Se é verdade que a linguagem tem a função de nos fazer interagir com mundo – e mediatizado por ela – cito uma mulher Margarida Peter (2007, p.11)[i] “a matéria do pensamento e o veículo da comunicação social. A linguagem é relativamente autônoma; como expressão de emoções, ideias, propósitos, no entanto, ela é orientada pela visão de mundo, pelas injunções da realidade social, histórica e cultural de seu falante”. Essa reflexão se aproxima da freiriana de conhecimento e educação.

Ao se posicionar sobre o uso do gênero neutro diz a pesquisadora Graciela Chamorro (s/d) “De acordo com os registros quinhentistas, é possível que a palavra para abá (pessoa) pudesse ser usada para homens exclusivamente em alguns contextos, assim como podemos usar a palavra homem para falar de toda a humanidade em português. Para casos em que se deseja especificar, por exemplo, o sexo de um animal, usa-se kunhã para fêmeas e sakûãîba’e (lit. o que tem pênis) para machos. Continua sua fala “Também na língua japonesa “essa flexibilidade semelhante ao japonês, em que pronomes como 私, あたし, 僕, 俺 (eu) expressam gênero, intimidade e até maturidade. Partículas como わ, よ, ぜ, かしら e かな (impossível traduzir) também podem ser consideradas femininas, masculinas ou neutras.
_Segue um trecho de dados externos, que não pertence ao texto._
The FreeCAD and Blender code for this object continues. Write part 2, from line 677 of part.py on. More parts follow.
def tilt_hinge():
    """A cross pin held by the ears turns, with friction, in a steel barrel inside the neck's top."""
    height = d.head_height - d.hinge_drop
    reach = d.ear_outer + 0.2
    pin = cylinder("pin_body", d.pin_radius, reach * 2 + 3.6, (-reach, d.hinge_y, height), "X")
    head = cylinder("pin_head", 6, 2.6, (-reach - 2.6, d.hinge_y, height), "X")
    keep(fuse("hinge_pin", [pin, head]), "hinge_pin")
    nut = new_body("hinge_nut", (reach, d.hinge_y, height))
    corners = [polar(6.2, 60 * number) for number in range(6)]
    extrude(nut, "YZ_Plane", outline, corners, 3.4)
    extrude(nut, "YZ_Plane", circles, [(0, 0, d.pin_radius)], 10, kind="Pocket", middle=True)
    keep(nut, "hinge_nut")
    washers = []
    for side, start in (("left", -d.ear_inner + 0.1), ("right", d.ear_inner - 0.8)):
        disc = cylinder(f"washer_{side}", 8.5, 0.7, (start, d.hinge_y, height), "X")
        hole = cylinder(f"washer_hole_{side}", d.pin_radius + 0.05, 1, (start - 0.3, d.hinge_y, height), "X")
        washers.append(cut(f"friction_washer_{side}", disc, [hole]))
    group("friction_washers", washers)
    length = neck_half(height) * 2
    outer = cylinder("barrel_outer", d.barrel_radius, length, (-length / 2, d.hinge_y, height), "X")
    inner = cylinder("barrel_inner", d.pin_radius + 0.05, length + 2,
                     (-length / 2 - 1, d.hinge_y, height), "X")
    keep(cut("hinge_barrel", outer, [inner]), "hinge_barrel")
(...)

Aparentemente, a tendência no Japão é de que a linguagem se torne mais neutra”.[ii]

Chamorro assim conclui sua reflexão sobre o uso de uma determinada língua “Pronome neutro é importante. Proteja crianças trans e intersexo”. Concordando, assim com a minha análise e visão histórica e humana sobre a linguagem.
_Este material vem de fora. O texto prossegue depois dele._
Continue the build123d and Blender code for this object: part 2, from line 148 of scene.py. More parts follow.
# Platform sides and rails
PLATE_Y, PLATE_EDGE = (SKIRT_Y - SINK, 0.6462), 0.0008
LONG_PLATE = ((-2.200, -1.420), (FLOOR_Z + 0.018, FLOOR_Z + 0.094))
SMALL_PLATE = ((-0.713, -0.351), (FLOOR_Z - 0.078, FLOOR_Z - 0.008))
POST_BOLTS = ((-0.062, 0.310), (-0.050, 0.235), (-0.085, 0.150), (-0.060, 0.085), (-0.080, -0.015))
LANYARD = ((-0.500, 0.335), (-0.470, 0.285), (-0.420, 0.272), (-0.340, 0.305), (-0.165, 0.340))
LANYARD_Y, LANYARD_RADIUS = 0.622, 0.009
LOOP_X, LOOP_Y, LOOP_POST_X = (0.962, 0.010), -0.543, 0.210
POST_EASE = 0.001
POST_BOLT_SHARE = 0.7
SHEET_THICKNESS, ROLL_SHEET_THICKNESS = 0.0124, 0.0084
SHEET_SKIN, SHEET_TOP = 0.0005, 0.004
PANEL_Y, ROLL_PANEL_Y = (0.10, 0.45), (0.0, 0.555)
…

O grave problema da língua portuguesa imposta pelo invasor é que esse tipo gente e situação desconsiderou a humanidade das pessoas que aqui viviam e suas línguas; ao cometerem esse equívoco/crime perderam a oportunidade de ampliar visões de mundo e o conhecimento de diretos ancestrais sobre “gênero”, sobre a pessoa humana. Preferindo manter aquela visão estática cristã sexista de mundo medieval/inquisitorial.

Concluo, como o anarquista Oswald de Andrade “Tupi, or not tupi that is the question” dito em 1928 e cada dia mais atual contra o imperialismo, o colonialismo, o sexismo, mas, sobretudo, a favor da decolonialidade, leia-se, também gênero neutro.


[i] PETERS, Margarida. Introdução à linguística.5. ed. São Paulo: Contexto, 2007.

[ii] Fonte (https://tupiperiodico.tumblr.com/post/635514551815831552/acho-dif%C3%ADcil-dizer-se-o-tupi-%C3%A9-uma-l%C3%ADngua-sem/amp). Acesso em: 22 mar, 2024.

(*) Eduardo Martins, no dia 22 de março do ano 524 da invasão portuguesa contra os povos originários da América e a imposição violenta contra suas línguas de gênero neutro. O pronome da 3ª pessoa é sempre a’e, em tupi para qualquer número ou gênero.